8. The optimization triangle

For an allocation site, three things determine whether it costs heap bytes:

  1. Does the reference escape? If no, EA can eliminate it.
  2. Is the call chain inlineable? If no, EA can't see across it.
  3. Is the JIT willing to specialise? If the call site is megamorphic or the method too large, optimization stops.

You optimize for EA by simultaneously: keeping references local (1), keeping classes final and methods small (2), and keeping call sites monomorphic (3). Failing any of the three leaves an allocation on the heap. The good news is the three rules align with general OO design discipline — small classes, narrow interfaces, immutability — so the price isn't paid in code complexity.


9. Quick rules

  • Design pipelines as record-carrying transformations; EA loves them.
  • Verify with -prof gc + -XX:+PrintEliminateAllocations0.0 B/op is the target.
  • Final classes + static methods give the inliner the strongest possible CHA signal.
  • Don't store transient state in fields; that's what local variables are for.
  • When EA fails, the cost is rarely "just bytes" — downstream optimizations collapse too.
  • Graal's partial-escape analysis handles mixed hot/cold paths that C2 can't.
  • Valhalla value classes will replace EA's heuristic with a language contract; design as if it's already here.

10. What's next

Topic File
Hands-on JMH exercises tasks.md
20 interview Q&A interview.md

See also: ../04-object-memory-layout/ for what an un-eliminated allocation costs in bytes and cache pressure, ../01-jvm-method-dispatch/ for the inlining mechanics EA depends on, and ../../04-object-contracts-and-semantics/05-immutability-and-defensive-copying/ for why immutability is both a correctness tool and an EA enabler.

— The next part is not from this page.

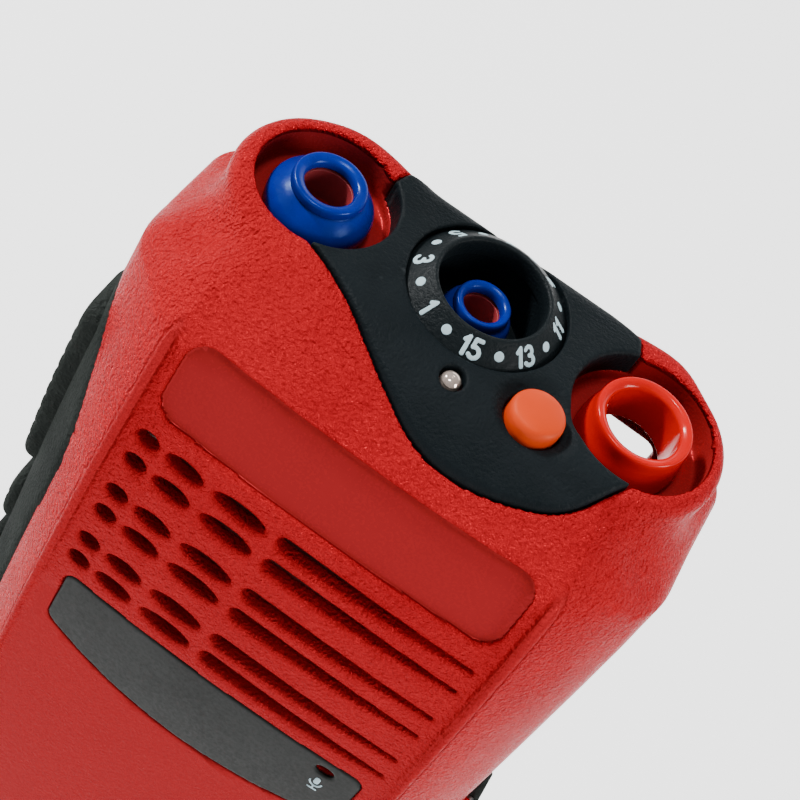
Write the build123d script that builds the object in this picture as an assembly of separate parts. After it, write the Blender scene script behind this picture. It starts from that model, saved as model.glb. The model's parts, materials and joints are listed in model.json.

Memorize this: EA pays off when three things align — references stay local, calls inline, dispatch is monomorphic. Design for that alignment with records, final classes, and pipeline-style transforms. Verify every claim with -prof gc. Graal's PEA is the next-generation answer for mixed paths; Valhalla is the contractual answer for the language. Build the discipline now and it carries through both.